Scalable, asynchronious SalesForce (SFDC) report downloader for SSO/SAML clients

Project description

SF's Rout (SFR) - Report Downloader

What is it?

SFR is a report downloader. In current form supports SFDC reports. The app allows you to download reports based on their ID using your personal SFDC account. Supports asynchronous requests, threaded processing of the files, logging to rotating file and stdout, produces summary report for the session.

Installation

SFR require Python 3.11 to work properly.

  • navigate to some convenient folder
cd c:/path/to/sfr
  • clone the repo
git clone https://github.com/LukaszHoszowski/SF-s_Rout-SFR
  • create Python virtual env
python -m venv /path/to/new/virtual/environment
  • activate virtual env

for Windows:

c:\path\to\new\virtual\environment\Scripts\activate.bat

for Unix

source /path/to/new/virtual/environment/bin/activate
  • install dependencies
pip install -r requirements.txt
  • configure config files ./input/reports.csv and ./.env

  • run main.py

python main.py

or

python3 main.py

alternatively you can run main with parameter to use different list of reports:

main.py "c:\sfr\input\reports.csv"

the application also supports other parameters, list below:

Options:
  -r, --cli_report TEXT           Run single report ->
                                  "type,name,id,path,optional_report_params"
  -p, --cli_path PATH             Override save location of the reports
  -t, --cli_threads INTEGER       Number of threads to spawn  [default: 0]
  -ls, --cli_stdout_loglevel TEXT
                                  STDOUT logging level -> [DEBUG | INFO | WARN
                                  |WARNING | ERROR | CRITICAL]  [default:
                                  WARNING]
  -lf, --cli_file_loglevel TEXT   File logging level -> [DEBUG | INFO | WARN|
                                  WARNING | ERROR | CRITICAL]  [default: INFO]
  -v, --verbose                   Turn on/off progress bar  [default: True]
  -h, --help                      Show this message and exit.
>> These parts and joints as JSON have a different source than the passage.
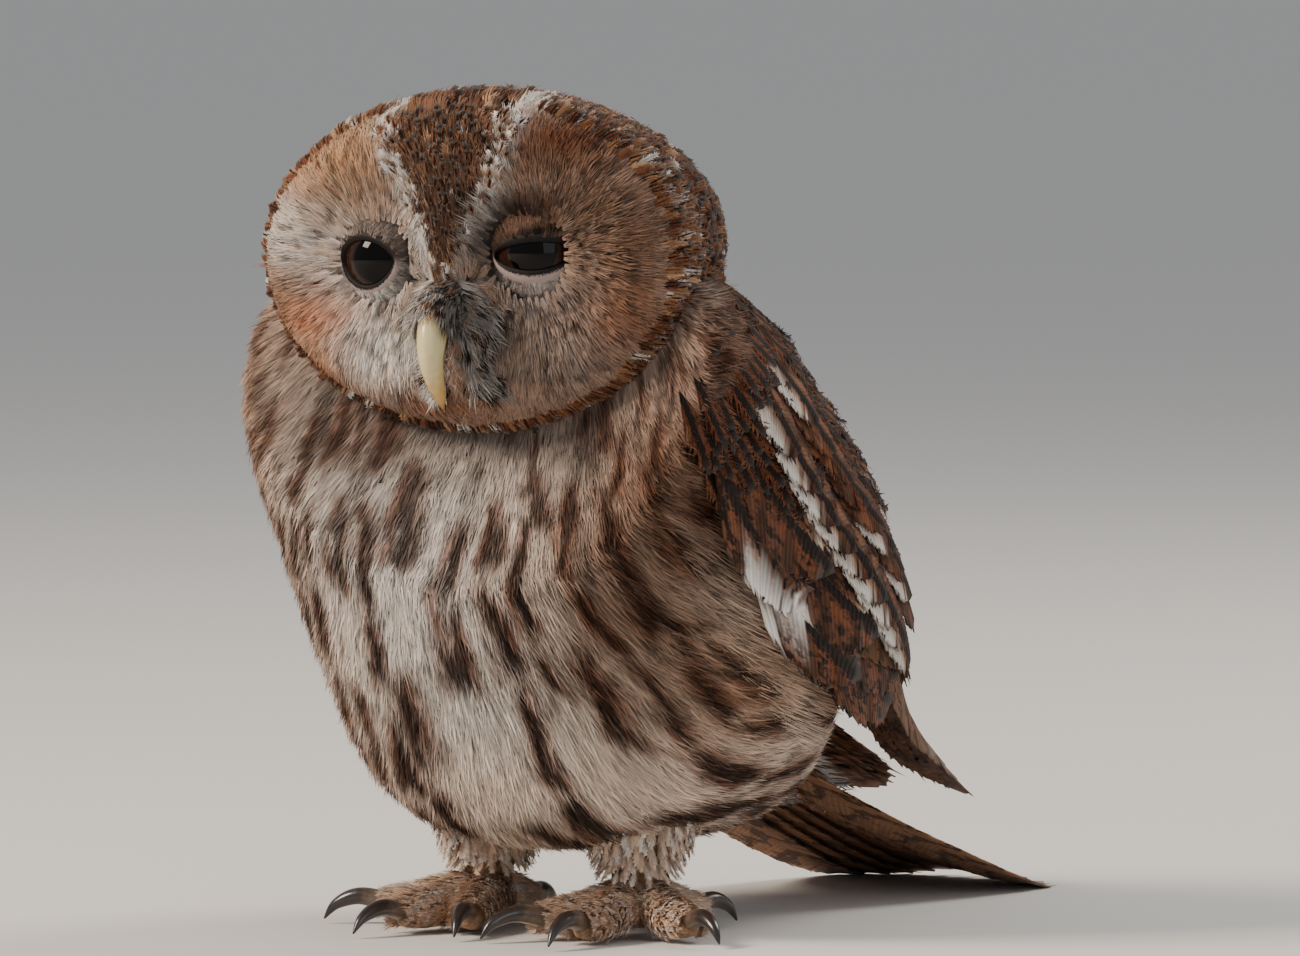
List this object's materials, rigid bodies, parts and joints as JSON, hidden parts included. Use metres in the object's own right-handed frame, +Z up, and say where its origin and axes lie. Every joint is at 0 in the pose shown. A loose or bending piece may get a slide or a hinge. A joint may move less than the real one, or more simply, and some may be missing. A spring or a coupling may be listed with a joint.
{
  "type": "tawny owl",
  "caption": "Life-size standing tawny owl of the rufous kind, wings folded, tail laid on the floor, head turned slightly to its left, one lid half closed.",
  "frame": {"origin": "middle of the outline on the floor", "axes": "+Z up, +Y from breast to tail, +X to the owl's own left side"},
  "size_m": [0.161, 0.2844, 0.2307],
  "materials": {
    "plumage": "soft matt feathers, rufous brown with black streaks and pale bars",
    "leg_plumage": "short soft feathers, buff white with brown flecks",
    "bill_horn": "glossy ivory-yellow horn",
    "eye": "wet, near-black brown",
    "claw_horn": "glossy black-brown horn"
  },
  "bodies": {
    "root": {"head": "plumage", "neck": "plumage", "torso": "plumage", "bill_upper": "bill_horn", "bill_lower": "bill_horn", "eye_left": "eye", "eye_right": "eye", "wing_left": "plumage", "wing_right": "plumage", "tail": "plumage", "leg_left": "leg_plumage", "leg_right": "leg_plumage", "foot_left": "leg_plumage", "foot_right": "leg_plumage", "claw_left_inner": "claw_horn", "claw_left_middle": "claw_horn", "claw_left_outer": "claw_horn", "claw_left_hind": "claw_horn", "claw_right_inner": "claw_horn", "claw_right_middle": "claw_horn", "claw_right_outer": "claw_horn", "claw_right_hind": "claw_horn"}
  },
  "joints": []
}
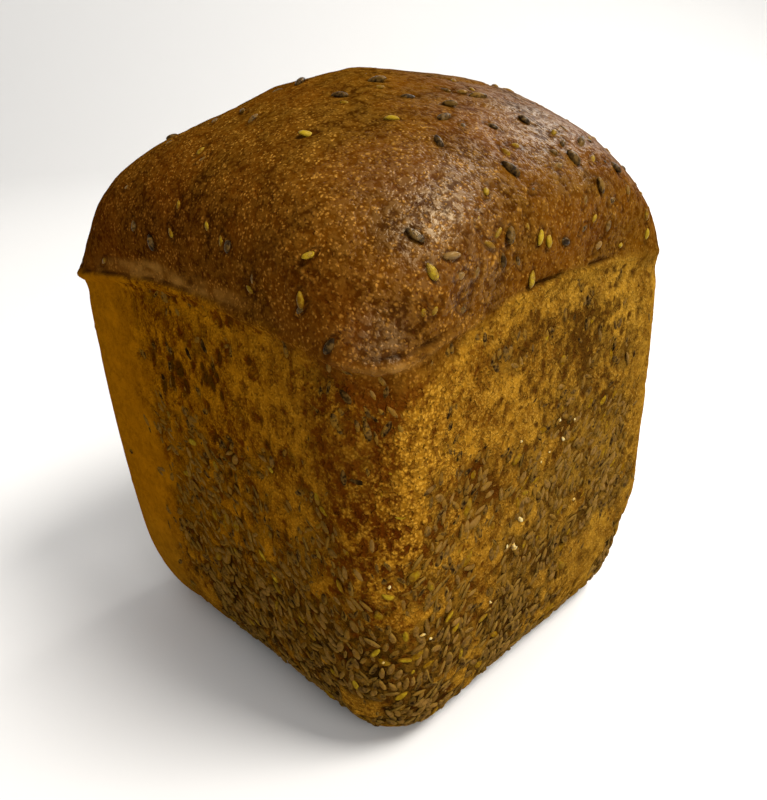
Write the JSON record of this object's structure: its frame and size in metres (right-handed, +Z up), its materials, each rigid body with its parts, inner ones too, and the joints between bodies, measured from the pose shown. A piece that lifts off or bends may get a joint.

This application has been created this way that you can add this as a task to your Windows Task Scheduler.

Create name.bat file in main folder of application, save it with below script:

"c:\path\to\new\virtual\environment\Scripts\python.exe" "c:\path\to\clonned\repo\main.py" "c:\path\to\input\reports.csv"
pause

Test it, if works create a task and set some schedule

How the program works

Once you run main.py:

  1. loading config files
  2. creating connector, report, shared queue objects
  3. initialization of workers listeners within file handler
  4. connector will check the connection and execute all required steps to establish the connection
  5. connector will produce asynchronous requests to given domain
  6. once single request if fulfilled retrieved content is being put into the queue
  7. workers keep on listen for items in the queue
  8. once queue is not empty some worker will take the item and start processing
  9. once all the request are fulfilled queue will close and send signals to workers to shutdown once they finish their last job
  10. creating summary report and saved to ./input/reports.csv

Connectors

At the moment the app supports only one type of reports -> SFDC

SFDC

Authentication:

Authorization and authentication in SFDC is based on sid cookie entry for SSO or on security tokens in other cases.

SFR will try to connect to CookieJar of your MS Edge and find sid entry for given domain. If sid is not found, the app will open MS Edge and request given SFDC domain. You will be asked to log in as usual. After 30 seconds program will retry to find sid in your CookieJar. Browsers usually store cookies in SQlite db, this information is not being transfer to db immediately, it can be triggered be closing but it isn't the most elegant solution. Connector will ask for sid in 2 seconds intervals as long as sid will be available. Entire process will repeat as many times as it takes.

Sending requests:

SFDC supports export GET requests -> ?export=csv&enc=UTF-8&isdtp=p1 supplemented with headers and above sid entry. In response you will receive CSV-like data stream. Time windows for entire operation is fixed and equal to 15 minutes. If you will not be able to receive response in this time connection will be forceable shutdown and request cancelled regardless of the stage.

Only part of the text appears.